## Goal
Copy out each line exactly as it appears.

## Supplied information
§
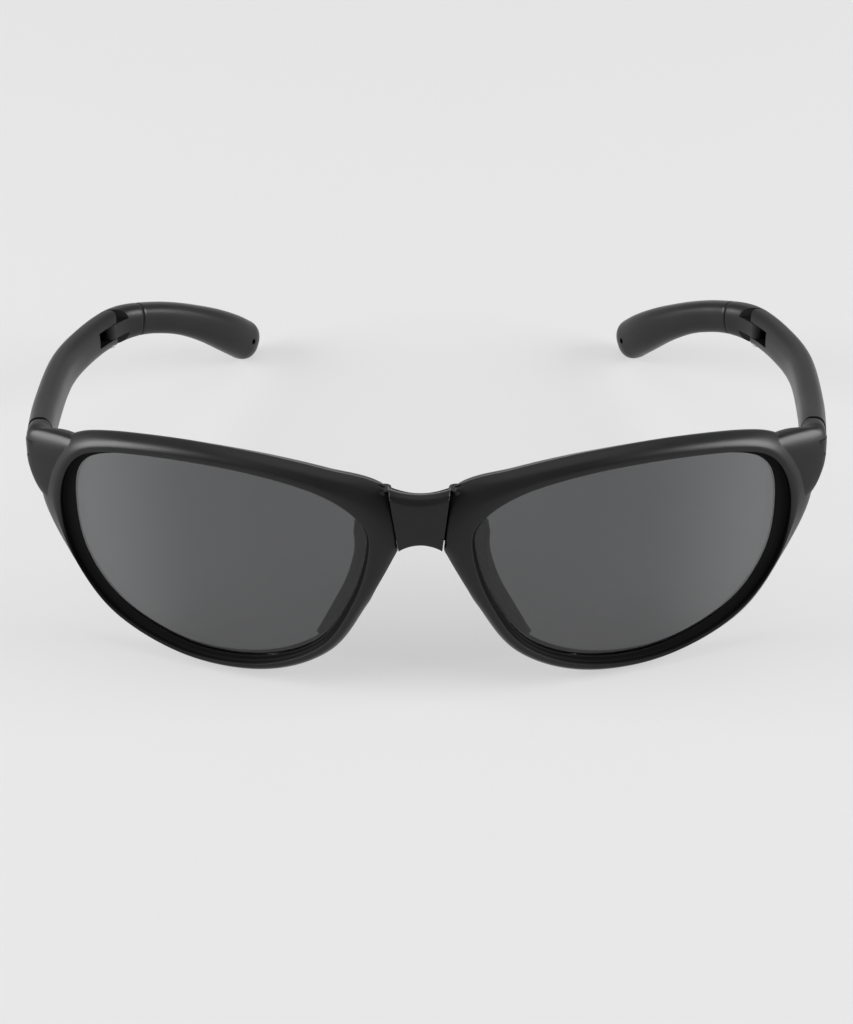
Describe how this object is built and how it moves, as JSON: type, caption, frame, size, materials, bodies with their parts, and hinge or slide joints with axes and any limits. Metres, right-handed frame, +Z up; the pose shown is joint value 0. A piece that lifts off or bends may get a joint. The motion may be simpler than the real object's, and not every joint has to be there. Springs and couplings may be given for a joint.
{
  "type": "folding sunglasses",
  "caption": "Folding sunglasses with smoky wrap lenses, a hinged centre bridge, and temples that fold at the front and again halfway along.",
  "frame": {"origin": "middle of the bounding box, on the plane that the lower rims and the temple tips stand on", "axes": "+X to the viewer's right along the width, +Y from the front back along the temples, +Z up"},
  "size_m": [0.1552, 0.1162, 0.0474],
  "materials": {
    "frame_plastic": "soft satin black with a faint grain",
    "lens_plastic": "polished smoky grey, uncoated",
    "pad_rubber": "soft matte",
    "pin_steel": "plain turned steel"
  },
  "bodies": {
    "bridge": {"bridge": "frame_plastic"},
    "front_right": {"rim_right": "frame_plastic", "lens_right": "lens_plastic", "nose_pad_right": "pad_rubber", "bridge_pin_right": "pin_steel", "temple_screw_right": "pin_steel"},
    "temple_right": {"temple_front_right": "frame_plastic", "fold_screw_right": "pin_steel"},
    "temple_rear_right": {"fold_link_right": "frame_plastic", "temple_tip_right": "frame_plastic"},
    "front_left": {"rim_left": "frame_plastic", "lens_left": "lens_plastic", "nose_pad_left": "pad_rubber", "bridge_pin_left": "pin_steel", "temple_screw_left": "pin_steel"},
    "temple_left": {"temple_front_left": "frame_plastic", "fold_screw_left": "pin_steel"},
    "temple_rear_left": {"fold_link_left": "frame_plastic", "temple_tip_left": "frame_plastic"}
  },
  "joints": [
    {"name": "bridge_hinge_right", "type": "hinge", "parent": "bridge", "child": "front_right", "pos_m": [0.00625, -0.0518, 0.03768], "axis": [0.1337, 0.1524, 0.9792], "range_deg": [0, 30]},
    {"name": "temple_hinge_right", "type": "hinge", "parent": "front_right", "child": "temple_right", "pos_m": [0.074, -0.02671, 0.03508], "axis": [0, 0.2224, 0.975], "range_deg": [0, 64]},
    {"name": "temple_fold_right", "type": "hinge", "parent": "temple_right", "child": "temple_rear_right", "pos_m": [0.06786, 0.02627, 0.02546], "axis": [0, 0.2224, 0.975], "range_deg": [0, 134]},
    {"name": "bridge_hinge_left", "type": "hinge", "parent": "bridge", "child": "front_left", "pos_m": [-0.00625, -0.0518, 0.03768], "axis": [-0.1337, 0.1524, 0.9792], "range_deg": [-30, 0]},
    {"name": "temple_hinge_left", "type": "hinge", "parent": "front_left", "child": "temple_left", "pos_m": [-0.074, -0.02671, 0.03508], "axis": [0, 0.2224, 0.975], "range_deg": [-64, 0]},
    {"name": "temple_fold_left", "type": "hinge", "parent": "temple_left", "child": "temple_rear_left", "pos_m": [-0.06786, 0.02627, 0.02546], "axis": [0, 0.2224, 0.975], "range_deg": [-134, 0]}
  ]
}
§
## Answer to the task
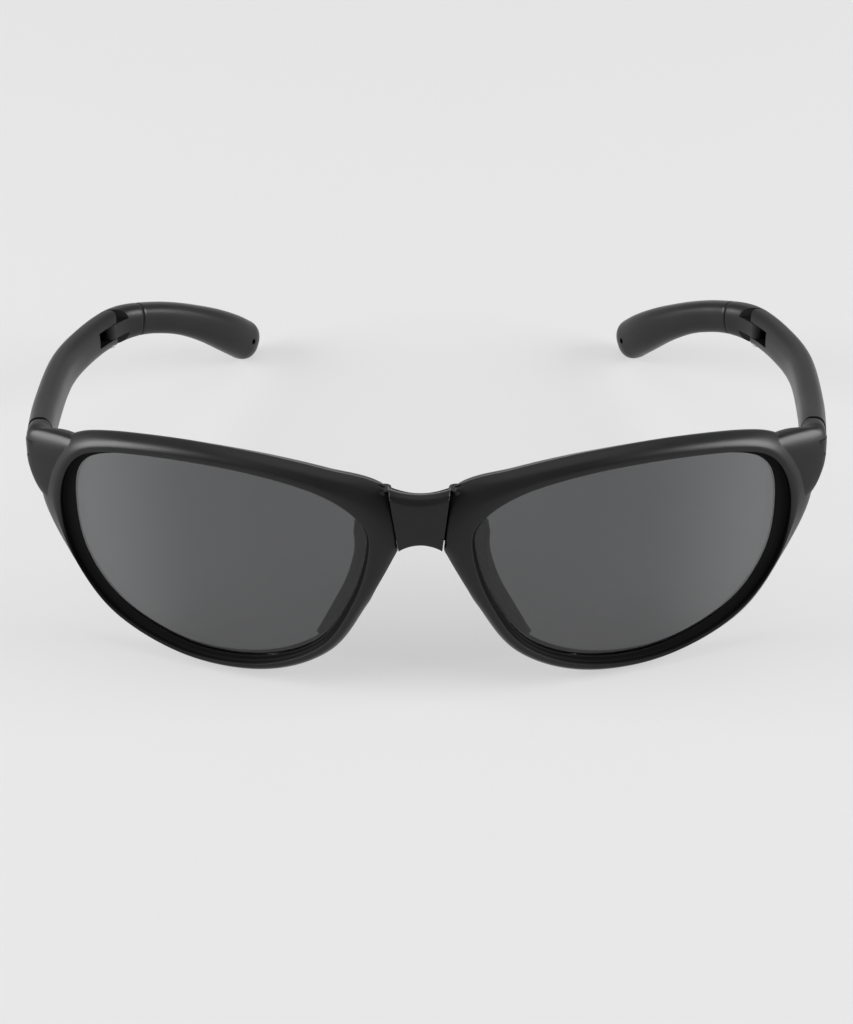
Describe how this object is built and how it moves, as JSON: type, caption, frame, size, materials, bodies with their parts, and hinge or slide joints with axes and any limits. Metres, right-handed frame, +Z up; the pose shown is joint value 0. A piece that lifts off or bends may get a joint. The motion may be simpler than the real object's, and not every joint has to be there. Springs and couplings may be given for a joint.
{
  "type": "folding sunglasses",
  "caption": "Folding sunglasses with smoky wrap lenses, a hinged centre bridge, and temples that fold at the front and again halfway along.",
  "frame": {"origin": "middle of the bounding box, on the plane that the lower rims and the temple tips stand on", "axes": "+X to the viewer's right along the width, +Y from the front back along the temples, +Z up"},
  "size_m": [0.1552, 0.1162, 0.0474],
  "materials": {
    "frame_plastic": "soft satin black with a faint grain",
    "lens_plastic": "polished smoky grey, uncoated",
    "pad_rubber": "soft matte",
    "pin_steel": "plain turned steel"
  },
  "bodies": {
    "bridge": {"bridge": "frame_plastic"},
    "front_right": {"rim_right": "frame_plastic", "lens_right": "lens_plastic", "nose_pad_right": "pad_rubber", "bridge_pin_right": "pin_steel", "temple_screw_right": "pin_steel"},
    "temple_right": {"temple_front_right": "frame_plastic", "fold_screw_right": "pin_steel"},
    "temple_rear_right": {"fold_link_right": "frame_plastic", "temple_tip_right": "frame_plastic"},
    "front_left": {"rim_left": "frame_plastic", "lens_left": "lens_plastic", "nose_pad_left": "pad_rubber", "bridge_pin_left": "pin_steel", "temple_screw_left": "pin_steel"},
    "temple_left": {"temple_front_left": "frame_plastic", "fold_screw_left": "pin_steel"},
    "temple_rear_left": {"fold_link_left": "frame_plastic", "temple_tip_left": "frame_plastic"}
  },
  "joints": [
    {"name": "bridge_hinge_right", "type": "hinge", "parent": "bridge", "child": "front_right", "pos_m": [0.00625, -0.0518, 0.03768], "axis": [0.1337, 0.1524, 0.9792], "range_deg": [0, 30]},
    {"name": "temple_hinge_right", "type": "hinge", "parent": "front_right", "child": "temple_right", "pos_m": [0.074, -0.02671, 0.03508], "axis": [0, 0.2224, 0.975], "range_deg": [0, 64]},
    {"name": "temple_fold_right", "type": "hinge", "parent": "temple_right", "child": "temple_rear_right", "pos_m": [0.06786, 0.02627, 0.02546], "axis": [0, 0.2224, 0.975], "range_deg": [0, 134]},
    {"name": "bridge_hinge_left", "type": "hinge", "parent": "bridge", "child": "front_left", "pos_m": [-0.00625, -0.0518, 0.03768], "axis": [-0.1337, 0.1524, 0.9792], "range_deg": [-30, 0]},
    {"name": "temple_hinge_left", "type": "hinge", "parent": "front_left", "child": "temple_left", "pos_m": [-0.074, -0.02671, 0.03508], "axis": [0, 0.2224, 0.975], "range_deg": [-64, 0]},
    {"name": "temple_fold_left", "type": "hinge", "parent": "temple_left", "child": "temple_rear_left", "pos_m": [-0.06786, 0.02627, 0.02546], "axis": [0, 0.2224, 0.975], "range_deg": [-134, 0]}
  ]
}